DNS monitoring is inseparable from email security. Three critical email authentication mechanisms live entirely in DNS:

SPF (Sender Policy Framework) is a TXT record that lists which servers are authorized to send email from your domain. If your SPF record is deleted or modified, attackers can send email that appears to come from your domain and passes basic authentication checks.

DKIM (DomainKeys Identified Mail) uses TXT records to publish public keys that verify email signatures. If DKIM records are altered, your outgoing email signatures will not validate, and receiving servers may reject or quarantine your legitimate email.

DMARC (Domain-based Message Authentication, Reporting & Conformance) is a TXT record that tells receiving servers how to handle email that fails SPF or DKIM checks. If your DMARC record is weakened (changed from "reject" to "none"), phishing emails spoofing your domain will be delivered to inboxes instead of being blocked.

Monitoring these TXT records is not optional if you care about email deliverability and brand protection. A single unauthorized change to your SPF record can enable a phishing campaign that uses your actual domain.

DNS Monitoring Tools: What to Look For

All Record Types

The tool must monitor A, AAAA, CNAME, MX, TXT, NS, SOA, and CAA records. Any tool that only monitors A records is insufficient.

Multi-Resolver Checks

Querying from multiple DNS resolvers and locations catches propagation inconsistencies and localized attacks that single-resolver monitoring misses.

Change History

A log of every detected change with timestamps. This history is essential for incident investigation and for verifying that planned changes propagated correctly.

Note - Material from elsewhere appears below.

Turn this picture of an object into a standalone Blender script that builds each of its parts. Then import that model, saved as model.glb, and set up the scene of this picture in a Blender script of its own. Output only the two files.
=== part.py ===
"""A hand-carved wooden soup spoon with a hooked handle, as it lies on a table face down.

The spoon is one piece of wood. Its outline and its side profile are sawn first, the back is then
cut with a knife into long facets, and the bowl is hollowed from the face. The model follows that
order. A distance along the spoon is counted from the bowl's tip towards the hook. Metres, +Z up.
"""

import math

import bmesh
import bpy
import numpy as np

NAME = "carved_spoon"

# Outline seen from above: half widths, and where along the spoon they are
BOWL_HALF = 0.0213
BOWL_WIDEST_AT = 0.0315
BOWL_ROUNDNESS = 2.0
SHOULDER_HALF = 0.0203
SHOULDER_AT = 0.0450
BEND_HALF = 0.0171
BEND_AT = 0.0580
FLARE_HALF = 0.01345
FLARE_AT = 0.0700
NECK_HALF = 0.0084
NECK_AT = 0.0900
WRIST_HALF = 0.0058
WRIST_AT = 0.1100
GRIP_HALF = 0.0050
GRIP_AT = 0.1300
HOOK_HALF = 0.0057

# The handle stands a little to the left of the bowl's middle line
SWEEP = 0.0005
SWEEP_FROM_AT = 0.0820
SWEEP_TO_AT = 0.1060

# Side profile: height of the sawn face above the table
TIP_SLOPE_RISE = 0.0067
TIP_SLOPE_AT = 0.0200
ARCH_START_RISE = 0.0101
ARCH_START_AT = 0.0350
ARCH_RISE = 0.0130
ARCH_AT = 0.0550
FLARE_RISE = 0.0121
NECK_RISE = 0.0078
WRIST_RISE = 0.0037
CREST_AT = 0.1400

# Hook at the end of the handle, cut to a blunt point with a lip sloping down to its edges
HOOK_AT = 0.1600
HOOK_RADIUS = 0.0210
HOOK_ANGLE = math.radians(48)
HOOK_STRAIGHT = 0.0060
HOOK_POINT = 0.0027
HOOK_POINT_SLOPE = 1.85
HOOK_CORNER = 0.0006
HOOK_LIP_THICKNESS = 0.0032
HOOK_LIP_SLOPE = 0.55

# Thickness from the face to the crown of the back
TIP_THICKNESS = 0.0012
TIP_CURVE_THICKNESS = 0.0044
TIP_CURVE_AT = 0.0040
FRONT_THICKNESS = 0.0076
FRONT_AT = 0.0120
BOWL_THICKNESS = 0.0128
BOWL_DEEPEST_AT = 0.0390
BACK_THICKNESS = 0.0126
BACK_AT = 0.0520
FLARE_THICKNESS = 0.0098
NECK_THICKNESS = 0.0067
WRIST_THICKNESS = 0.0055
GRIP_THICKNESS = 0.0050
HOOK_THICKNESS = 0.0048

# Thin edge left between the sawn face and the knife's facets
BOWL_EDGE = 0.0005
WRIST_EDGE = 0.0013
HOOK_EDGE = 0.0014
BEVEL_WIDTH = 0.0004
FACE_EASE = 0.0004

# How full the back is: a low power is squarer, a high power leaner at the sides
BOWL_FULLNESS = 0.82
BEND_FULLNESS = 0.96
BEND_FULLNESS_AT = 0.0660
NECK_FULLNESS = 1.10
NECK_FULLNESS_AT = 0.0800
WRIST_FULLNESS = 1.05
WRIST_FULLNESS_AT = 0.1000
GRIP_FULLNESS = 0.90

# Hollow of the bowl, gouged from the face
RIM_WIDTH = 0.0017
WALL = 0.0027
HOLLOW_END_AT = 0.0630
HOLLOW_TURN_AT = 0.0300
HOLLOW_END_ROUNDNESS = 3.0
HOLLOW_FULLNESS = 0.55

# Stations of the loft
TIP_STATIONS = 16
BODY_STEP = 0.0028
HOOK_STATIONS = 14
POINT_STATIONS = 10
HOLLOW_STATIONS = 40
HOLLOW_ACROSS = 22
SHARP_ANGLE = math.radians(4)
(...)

Expected Value Configuration

The ability to set expected values for each record, so you get alerts for deviations rather than just changes. This prevents alert noise during known migrations.

Unified Monitoring

DNS monitoring is most valuable when combined with uptime, SSL, domain, and vendor monitoring in a single tool. A DNS change that causes a site outage should be visible in one dashboard, not scattered across multiple tools.

DNS is invisible when it works and catastrophic when it does not. Monitoring is the only way to see the invisible layer that your entire web presence depends on.